Earlier this month, Impact announced it had significantly expanded its ground position at its new Arkun project in the emerging nickel-copper-platinum-metal-group province of south-west Western Australia.

The project sits between the towns of York and Corrigin and was first identified as an area of anomalous nickel-copper-gold in publicly-available regional geochemistry data sets.

Impact’s ground expansion was prompted by Anglo American’s lodgement of exploration licence applications covering 10,130sq km directly surrounding three sides of Arkun’s acreage.

Anglo’s applications – which comprise one of the largest holdings by a single company in WA – were lodged shortly after Impact disclosed it had made applications for the five tenements making up the Arkun project.

Positive endorsement

Dr Jones said Anglo’s presence in the region will be a positive endorsement of the emerging nickel-copper-platinum group elements province, backed by recent discoveries at Julimar (Chalice Gold Mines, ASX: CHN) and Yarawindah (Cassini Resources, ASX: CZI).

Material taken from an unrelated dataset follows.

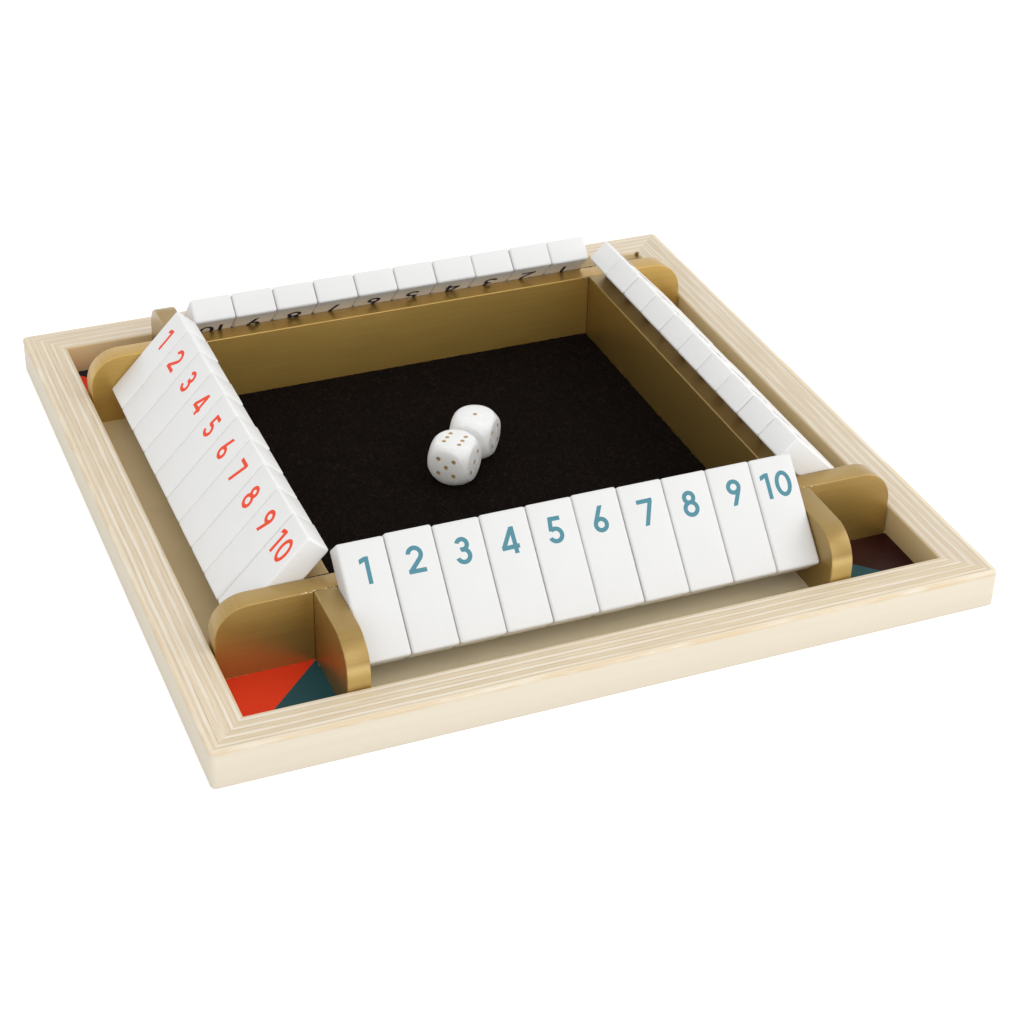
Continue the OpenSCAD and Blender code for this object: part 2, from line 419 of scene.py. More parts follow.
def birch_plywood(side, rails):
    """Plywood on edge: its plies run along the top, and its face veneer shows on the sides."""
    finish = Finish("birch_plywood_" + side, Specular_IOR_Level=0.35)
    ply_shift, blur, blush, lightness = RAIL_WOODS[side]
    outer, inner = box_in("rail_front")
    width = (inner.y - outer.y) / MM
    _, across, up = finish.split(finish.place(-about_z(side), (0, -outer.y / MM, 0)))

    def grain(stretch, lane_y, lane_z, *kind):
        """Noise that is stretched along the rail. The lane keeps one grain apart from another."""
        place = finish.place(-about_z(side), (37.0 * SIDES.index(side), lane_y, lane_z), stretch)
        return finish.noise(*kind, place=place)

    depth = (grain((0.02, 0.1, 0.02), 0, 0, 1.0) - 0.5) * 1.1 + across
    nearest = finish.math("PINGPONG", depth - (rails.first_ply / MM + ply_shift), rails.ply_pitch / MM / 2)
    half_ply = rails.pale_ply / MM / 2
    swell = (grain((0.04, 0.3, 0.1), 9, 0, 1.0, 2) - 0.5) * (2 * blur)
    is_pale = finish.fade(nearest + swell, half_ply + blur, half_ply - 0.1)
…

“We believe it is also a direct recognition of the importance of the proposed mobile belt in this part of the state, which we interpret to be a deep structure that may have tapped the mantle and allowed nickel-copper and platinum group metals to migrate into the crust,” he said.

“Such deep structures are critical components to the formation of major deposits like Nova-Bollinger and the recent discovery at Mawson,” Dr Jones added.

He said the company is completing reconnaissance work along roads and tracks to move Arkun forward while waiting for statutory drilling approvals at its wholly-owned Broken Hill nickel-copper-platinum group elements project.